- Rulin Town Location in Hunan
- Coordinates: 26°21′31″N 110°18′42″E﻿ / ﻿26.3584821495°N 110.3116832069°E
- Country: China
- Province: Hunan
- Prefecture: Shaoyang
- Autonomous county: Chengbu Miao Autonomous County

Area
- • Total: 311 km^{2} (120 sq mi)
- Elevation: 800 m (2,600 ft)

Population (2015)
- • Total: 75,900
- • Density: 244/km^{2} (632/sq mi)
- Time zone: UTC+08:00 (China Standard)
- Postal code: 422500
- Area code: 0739

Chinese name
- Traditional Chinese: 儒林鎮
- Simplified Chinese: 儒林镇

Standard Mandarin
- Hanyu Pinyin: Rúlín Zhèn

= Rulin =

Rulin Town (儒林镇) is a town and the seat of Chengbu Miao Autonomous County in Hunan, China. The town has an area of 311 km2 with a population of 64,364 (as of 2010 census). As of the 2015 census it had a population of 75,900. It is surrounded by Maoping Town on the north, Dankou Town on the west, Lanrong Township on the east, and Tingping Township on the south.

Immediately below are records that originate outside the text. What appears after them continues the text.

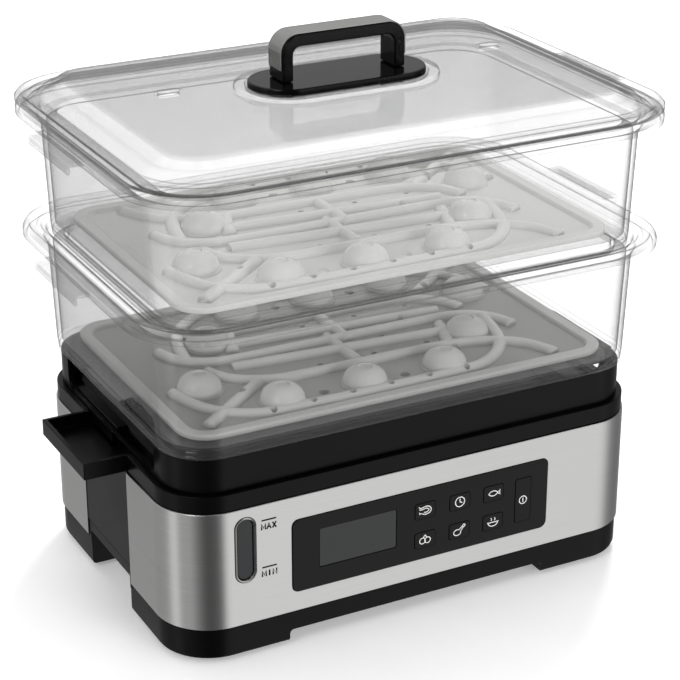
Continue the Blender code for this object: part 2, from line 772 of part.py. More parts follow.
def make_handle():
    """Lid handle: stadium base, black arch, steel cover strip and two screws."""
    seat = TRAY_SEAT + TIER_PITCH + TRAY_TOP + 12.4 * MM + 2 * GAP
    top = seat + 5.0 * MM
    w, d = HANDLE_SEAT_W, HANDLE_SEAT_D
    foot = round_rect(w, d, d / 2, 8)
    inner = round_rect(w - 2 * MM, d - 2 * MM, d / 2 - MM, 8)
    bm = bmesh.new()
    rings = [[(x, y, seat) for x, y in foot], [(x, y, top - 1 * MM) for x, y in foot]]
    rings.append([(x, y, top) for x, y in inner])
    skin(bm, rings, closed=False)
    base = emit("handle_base", bm, BLACK)
    half = HANDLE_HALF
    rise = HANDLE_TOP
    bend = HANDLE_BEND
    bar = HANDLE_BAR
    outer = arch_outline(half, rise, bend, top + GAP)
    hollow = arch_outline(half - bar, rise - bar, bend / 2, top + GAP)
    bm = bmesh.new()
    width = HANDLE_Y
    rings = [
        [(x, -width, z) for x, z in outer],
        [(x, width, z) for x, z in outer],
        [(x, width, z) for x, z in hollow],
        [(x, -width, z) for x, z in hollow],
    ]
    skin_open(bm, rings)
    arch = emit("handle_arch", bm, BLACK)
    over = STRIP_T + GAP
    strip_outer = arch_outline(half + over, rise + over, bend + STRIP_T, top + STRIP_FOOT)
    strip_inner = arch_outline(half + GAP, rise + GAP, bend, top + STRIP_FOOT)
    bm = bmesh.new()
    width = STRIP_Y
    rings = [
        [(x, -width, z) for x, z in strip_outer],
        [(x, width, z) for x, z in strip_outer],
        [(x, width, z) for x, z in strip_inner],
        [(x, -width, z) for x, z in strip_inner],
    ]
    skin_open(bm, rings)
    strip = emit("handle_strip", bm, STEEL)
    return base, arch, strip


def arch_outline(half, rise, bend, foot):
    """Return an open arch path in XZ from the right foot over the top to the left foot."""
    points = [(half, foot)]
    for sx, start in ((1, 0), (-1, 90)):
        for step in range(7):
            angle = math.radians(start + 90.0 * step / 6)
            x = sx * (half - bend) + bend * math.cos(angle)
            points.append((x, rise - bend + bend * math.sin(angle)))
    points.append((-half, foot))
    return points


def skin_open(bm, rings):
    """Close four open paths into a solid bar with two end faces."""
    loops = [[bm.verts.new(p) for p in ring] for ring in rings]
    count = len(loops[0])
    for k in range(4):
        a = loops[k]
        b = loops[(k + 1) % 4]
        for i in range(count - 1):
            bm.faces.new((a[i], a[i + 1], b[i + 1], b[i]))
    bm.faces.new([loop[0] for loop in loops])
    bm.faces.new([loop[-1] for loop in reversed(loops)])


def main() -> None:
    """Build the whole steamer."""
    clear_scene()
    make_base_pan()
    make_rubber_feet()
    make_base_screws()
    steel_ring("steel_front", True)
    steel_ring("steel_back", False)
    make_mains_gland()
    make_collar_lower()
    make_collar_upper()
    make_spout("spout_left", -1)
    make_spout("spout_right", 1)
    make_water_tank()
    make_heating()
    make_window()
    make_fascia()
    make_display()
    make_buttons()
    make_drip_tray()
    make_tray("lower_tray", TRAY_SEAT)
    make_plate("lower_plate", TRAY_SEAT)
    make_tray("upper_tray", TRAY_SEAT + TIER_PITCH)
    make_plate("upper_plate", TRAY_SEAT + TIER_PITCH)
    make_lid()
    make_handle()


if __name__ == "__main__":
    main()
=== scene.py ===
"""Studio picture of a two-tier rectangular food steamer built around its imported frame."""

import logging
import math
from dataclasses import dataclass, field
from enum import Enum
from typing import Callable, Iterable, Sequence

import bpy
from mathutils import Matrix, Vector


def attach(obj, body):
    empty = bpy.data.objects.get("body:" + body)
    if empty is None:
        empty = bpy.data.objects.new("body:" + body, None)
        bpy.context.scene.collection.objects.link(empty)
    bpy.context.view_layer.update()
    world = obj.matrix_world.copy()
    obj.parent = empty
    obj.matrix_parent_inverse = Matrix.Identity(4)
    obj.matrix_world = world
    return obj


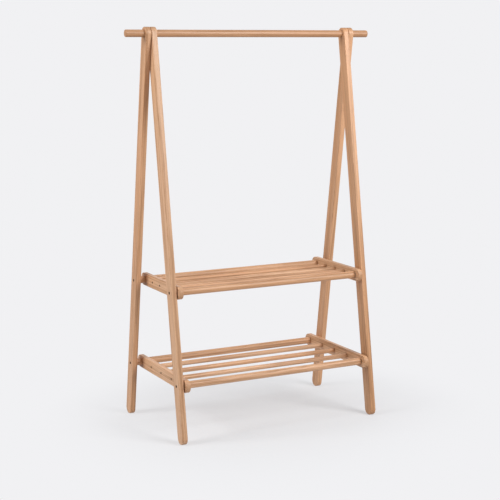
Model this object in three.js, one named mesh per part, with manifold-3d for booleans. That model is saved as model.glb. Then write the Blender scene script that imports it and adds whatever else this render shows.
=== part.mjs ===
// A-frame clothes rack in wood: a round hanging rail through the tops of four flat legs,
// with two shelves of round rods bolted between them.
// Millimetres, +Z up, X along the rail, -Y to the front. The origin is on the floor, under
// the middle of the rack.
import * as THREE from "three";
import { mergeVertices } from "three/addons/utils/BufferGeometryUtils.js";
import Module from "manifold-3d";

// Overall sizes
const HEIGHT = 1502; // floor to the tops of the legs
const FRAME_WIDTH = 872; // over the outer faces of the rear legs
const FOOT_SPREAD = 463; // front to rear, between the leg axes at the floor
const RAIL_OVERHANG = 72; // from a rear leg's outer face to the rail's end

// Wood sections
const LEG_WIDTH = 47;
const LEG_THICKNESS = 21;
const LEG_GAP = 1; // between a front leg and the rear leg outside it
const BAR_HEIGHT = 48;
const BAR_THICKNESS = 18;
const BAR_OVERHANG = 38; // from the front or rear rod's axis to the bar's tip
const RAIL_DIAMETER = 27;
const THICK_ROD_DIAMETER = 27; // front and rear rod of a shelf
const THIN_ROD_DIAMETER = 18; // the rods between them
const THIN_RODS = 3; // on each shelf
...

The town of Rulin has 25 villages and 11 communities under its jurisdiction.

==Name==
The name of the town is named after Rulin Academy (儒林书院), an academy of classical learning built by Yang Zaicheng (杨再成) in 1313 during the Yuan dynasty (1271-1368).

==History==
The town of Rulin is an ancient town. In the late period of Sui dynasty (about 610s AD), the separatist leader Xiao Xian created Jian Prefecture (建州), as a county of the prefecture, Wuyou County (武攸县) was formed and its seat was located in the place of modern Rulin Town. The county of Wuyou was renamed to Wugang (武冈县) which was a part of Nanliang Prefecture (南梁州) in 621 AD. The county seat of Wugang was transferred to the modern downtown area of Wugang in early Song dynasty, the place of its former seat was named as Stockaded Village of Chengbu (城步寨).

The county of Chengbu was formed from parts of two counties of Wugang and Suining in 1504, it was named after its seat of Chengbuzhai (meaning "Stockaded Village of Chengbu"). Rulin Town was established in 1950, it was reorganized as a commune and a town in 1961.

==Administrative divisions==
The town of Ruling has 11 communities and 25 villages under its jurisdiction (as of 2016).
- 11 communities

- Bajiaoting Community (八角亭社区)
- Bajuwei Community (八居委社区)
- Chengbei Community (城北居委会)
- Chengdong Community (城东社区)
- Chengnan Community (城南社区)
- Donghai Community (东海社区)
- Nanqiao Community (南桥社区)
- Shibanqiao Community (石板桥社区)
- Xintian Community (新田社区)
- Yunma Community (云马社区)
- Zhongxin Community (中心社区)

- 25 villages

- Bailiaozhou Village (白蓼洲村)
- Baiyunhu Village (白云湖村)
- Chengxi Village (城西村)
- Daqiao Village (大桥村)
- Ganxi Village (甘溪村)
- Jiangping Village (浆坪村)
- Jinshui Village (金水村)
- Lanteng Village (兰藤村)
- Lengshuiping Village (冷水坪村)
- Longfengchong Village (龙凤冲村)
- Luojiashui Village (罗家水村)
- Miaoling Village (苗岭村)
- Nanmen Village (南门村)
- Nanmu Village (楠木村)
- Panshi Village (盘石村)
- Qingxi Village (清溪村)
- Shiyang Village (石羊村)
- Shuanging Village (双井村)
- Shuangxiqiao Village (双溪桥村)
- Taxi Village (塔溪村)
- Tiantang Village (田塘村)
- Xinjianshui Village (新枧水村)
- Yangjiajiang Village (杨家将村)
- Yupin Village (玉屏村)
- Zhuangjia Village (庄稼村)

==Geography==
The town is located in the middle of Chengbu Miao Autonomous County. It has a total area of 311 km2, of which 295.39 km2 is land and 15.61 km2 is water.

The Wushui River (巫水河) winds through the town.

The town is in the central subtropical monsoon climate. It has four distinct seasons and abundant rainfall. Winter is warm and summer is cold.

==Demographics==
In December 2015, the town had an estimated population of 75,900 and a population density of 244 persons per km2. Miao people is the dominant ethnic group in the town, accounting for 48,700, accounting for 64.16%. There are also 12 ethnic groups, such as Dong, Hui, Tujia, and Yao. Among them, there are 15,200 Han people (20.03%), 4,100 Dong (5.40%), and 2,500 Hui people (3.29%).

==Economy==
The local economy is primarily based upon agriculture and local industry.

==Transport==
The Provincial Highway S219 is a north-south highway passing through the town's commercial and industrial areas.